Reimagining K-2 Assessment
Insights from State Leaders, Educators, and Families
High-quality learning experiences before kindergarten can provide a strong foundation for children’s success in early elementary school and beyond. Such early learning experiences have only become more important for all children as average math and reading skills measured in fourth grade have declined over time, a decline that started even before the COVID-19 pandemic and has only worsened following it. To support children’s learning, educators, families, and policymakers need high-quality, reliable information about their needs, abilities, and progress, starting in pre-K and continuing into the early grades. Yet that information is often not available. Part of the challenge is related to limitations of existing measures of early learning: current child assessments and observational tools are often costly, burdensome to administer, and based on a narrow definition of success that focuses primarily on children’s basic skills. Because they are costly and burdensome teachers are not using these tools consistently, and when they are used, their focus on basic skills means they fail to produce meaningful data about children’s more complex, higher-order skills, which limits their opportunities to support children’s learning.

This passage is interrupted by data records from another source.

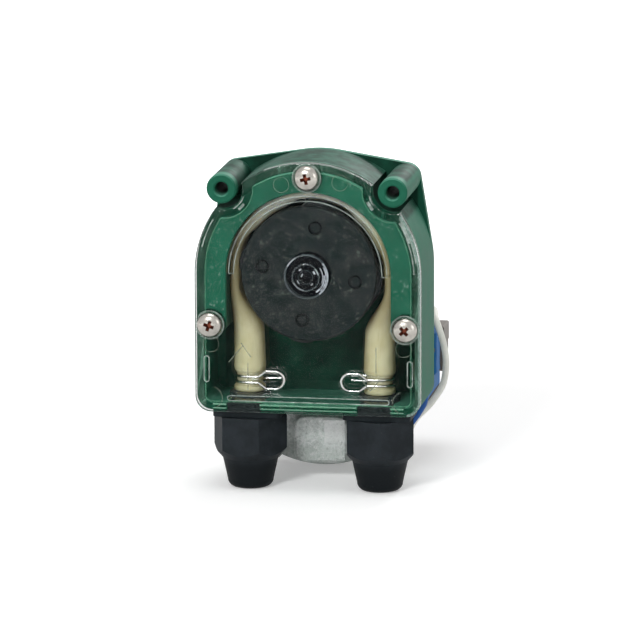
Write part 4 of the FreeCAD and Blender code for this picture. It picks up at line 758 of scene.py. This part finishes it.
def bearing_rings(pale, faint):
    """Painted rings on the round edges of the cover's bearing, and painted highlights on the arcs that face
    the light.
    """
    edges = Shell()
    edges.hoop(0, 0, 7.6, -1.0, 0.34, 64)
    edges.hoop(0, 0, 4.6, BEARING_FRONT, 0.24, 64)
    edges.hoop(0, 0, 2.5, BEARING_FRONT, 0.12, 40)
    edges.piece("bearing_ring_edges", faint)
    shoulder = ((7.5, -1.25, -52, 40, 0.26), (6.95, -1.3, -44, 30, 0.2), (6.3, -1.3, -56, 6, 0.28),
                (5.8, -1.4, -20, 34, 0.14), (7.5, -1.25, 118, 152, 0.16))
    front = ((4.5, 14, 44, 0.2), (4.5, 205, 262, 0.14), (3.5, 22, 40, 0.3), (3.3, 116, 132, 0.26),
             (3.2, 305, 322, 0.2), (3.1, 200, 226, 0.14), (1.5, 128, 168, 0.26))
    glints = Shell()
    for arc_radius, depth, start, stop, radius in shoulder:
        glints.bead(arc(0, 0, arc_radius, start, stop, 14), depth, radius, sides=8)
    for arc_radius, start, stop, radius in front:
        glints.bead(arc(0, 0, arc_radius, start, stop, 14), BEARING_FRONT, radius, sides=8)
    glints.piece("bearing_glints", pale)


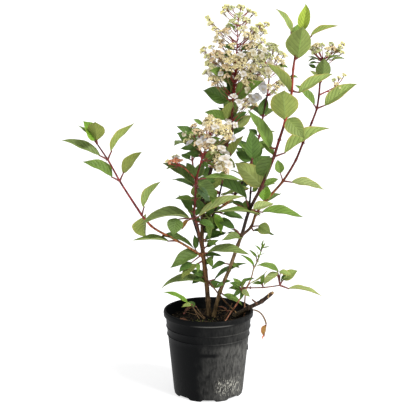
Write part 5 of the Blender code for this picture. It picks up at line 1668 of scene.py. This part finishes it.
class SHRUB_OT_make_soil(ShrubMaker, bpy.types.Operator):
    """Fill the pot with lumpy soil, crumbs, moss and bark chips"""

    bl_idname = "shrub.make_soil"
    bl_label = "Make Soil"

    SEGMENTS = 128
    RINGS = 34
    BOTTOM = 0.150
    CRUMBS = 1500
    CHIPS = 130
    TUFTS = 420
    DARK_SHARE = 0.82
    # The middle of the moss and how far it spreads.
    MOSS_PLACE = (-0.018, -0.050)
    MOSS_SPREAD = (0.020, 0.018)
    # The order of the finishes.
    DARK, PALE, CHIP, MOSS = range(4)

    def level(self, x, y):
        """Return the soil's height at a place."""
        settings = looks("pot")
        rough = noise.fractal(Vector((x, y, 0.0)) * 42.0, 0.7, 2.1, 4)
        mound = 0.006 * math.exp(-((x - 0.006) ** 2 + (y - 0.012) ** 2) / 0.0011)
        return SOIL_TOP - 0.001 + settings.soil_relief * rough * 0.55 + mound

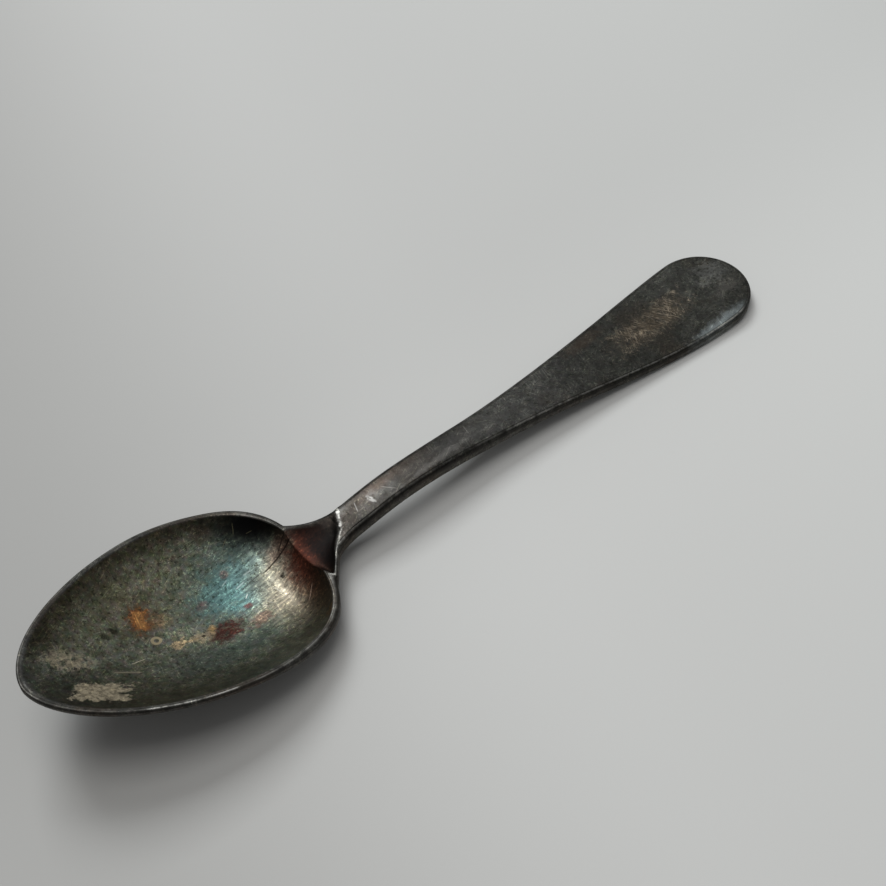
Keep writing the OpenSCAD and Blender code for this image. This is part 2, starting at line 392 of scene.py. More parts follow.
# --------------------------------------------------------------------------- materials
class Graph:
    """Short calls that build a material's nodes. Each call returns the new node's output socket."""

    def __init__(self, name):
        self.material = bpy.data.materials.new(name)
        self.material.use_nodes = True
        self.tree = self.material.node_tree
        self.tree.nodes.clear()
        metres = self.node("ShaderNodeTexCoord").outputs["Object"]
        self.mm = self.vector("SCALE", metres, scale=1 / MM)
        self.ragged = self.noise(0.9, detail=4.0, roughness=0.7)
        self.waver = self.math("SUBTRACT", self.noise(0.8, detail=3.0, roughness=0.7), 0.5)
        stray = self.vector("SUBTRACT", self.hues(0.7, detail=3.0), (0.5, 0.5, 0.5))
        self.warped = self.vector("ADD", self.mm, self.vector("SCALE", stray, scale=1.1))
        self.nearly_straight = self.vector("ADD", self.mm, self.vector("SCALE", stray, scale=0.2))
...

To meet the need for better tools, MDRC is leading a multipronged effort—the Measures for Early Success Initiative—to reimagine child assessments, creating tools that accurately represent children’s abilities, are easier to administer, and produce information more useful to pre-K educators. The initiative aims to spur innovation by working with assessment-development teams who are creating technology-enabled assessment tools, following a managed research and development process to align assessments’ features with the needs of the people using the tools. The Measures for Early Success Initiative has focused on developing assessments for pre-K classrooms.
Keeping children’s educational experiences consistent as they move from kindergarten through second grade (including the content they encounter and the expectations educators have of them) can help to sustain the positive effects of preschool. With that understanding in mind, MDRC has engaged in an additional series of activities focused on assessments for kindergarten through second grade, with the support of the Walton Foundation. To better understand the existing landscape of K-2 assessments, MDRC held a series of conversations with parents and caregivers, educators, and state leaders, centered on their experiences with these assessments and their perspectives on them and their potential. This brief organizes insights from these engagements into three overarching themes, each accompanied by suggestions for assessment-design features intended to improve assessments from pre-K through second grade that could help address the needs and aspirations shared by stakeholders.